Their mission was to find and clear explosives along the Tigris River, south of Baghdad.

"She searched and gave signs there was an IED," Willingham said. "It was extremely validating to think of all of the hours of training and to think she found the IED where the Army patrol was heading through."

Then just down the road, Lucca indicated another find. This time it was a car rigged with explosives.

"When you take a dog into combat deployment, you find the depth of the bond because your life is in their abilities and their life is in your communication," he said.

Separation and reunion

Despite being separated from Lucca in 2012 when he was sent to Finland, Willingham's thoughts never left his dog.

He spoke to Rodriguez shortly after the blast and thanked him for saving Lucca.

Rodriguez recalled this week that after the second bomb went off, he heard Lucca scream. He saw her fighting to get up through the smoke and ran to her along the path she had cleared.

"Even though you've trained, when the moment happens it takes a different toll on you," he said. "I grabbed her and put the tourniquet on and then carried her back to a safe zone in the tree line."

Lucca was flown to the Kandahar Province for treatment by Army veterinarians, who removed her leg. She was evacuated and sent to Camp Pendleton. Within 10 days of her injury, Lucca was up and walking as a tripod.

"The best thing is Lucca still had the same spirit," Willingham said.

Rodriguez stayed with her through her surgery and recovery at Camp Pendleton. But he knew Willingham had planned to adopt Lucca when she retired.

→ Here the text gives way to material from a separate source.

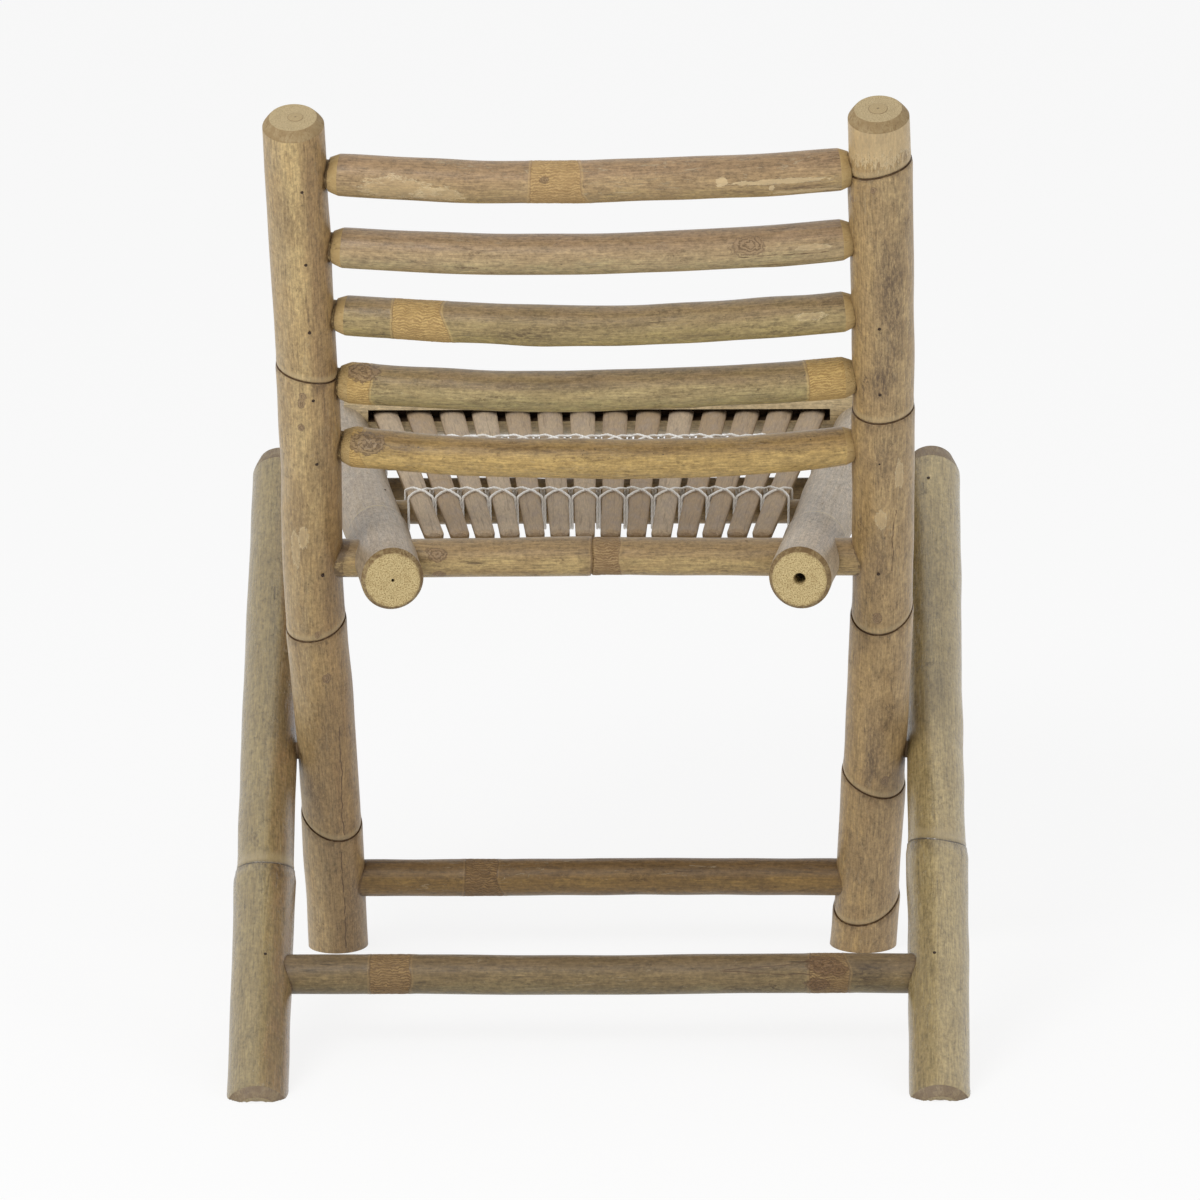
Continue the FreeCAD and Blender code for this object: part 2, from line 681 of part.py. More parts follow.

So the two made plans for Lucca to join her former handler in Finland. Even the U.S. Ambassador there helped arrange her transport.

In what became an international media event, Rodriguez and Lucca flew out of Chicago's O'Hare Airport at specially selected Gate K9 on American Airlines.

"It was our final mission," Rodriguez said. "It was bittersweet. But it was genuine from the heart that I was able to bring Lucca to Chris. They had been waiting a long time. It was never a doubt in my mind, she'd be with Chris."

Willingham, his wife, and two young children were waiting at the airport in Helsinki.

Willingham was nervous. What if Lucca didn't recognize him?

He got down on one knee to be at her eye level.

"I could see them come out," he recalled. "I called her name and she just lost her mind and came running to me. She jumped on me and licked my face."

Lucca lives with the Willinghams in Vista. She's adjusted to retirement and makes appearances at local schools and community events. She also mentors the family's golden retriever pup.

She's watching over the family now that Willingham has deployed for at least seven months to the Middle East.

While Willingham and others at Camp Pendleton are extremely proud of Lucca's medal, it won't stay there. It will be placed in the Military War Dog display at the Marine Corps Museum at Quantico, Va.

"This platoon has a great legacy behind it," he said. "Lucca is not above it. She is just part of the legacy of all the military working dog programs."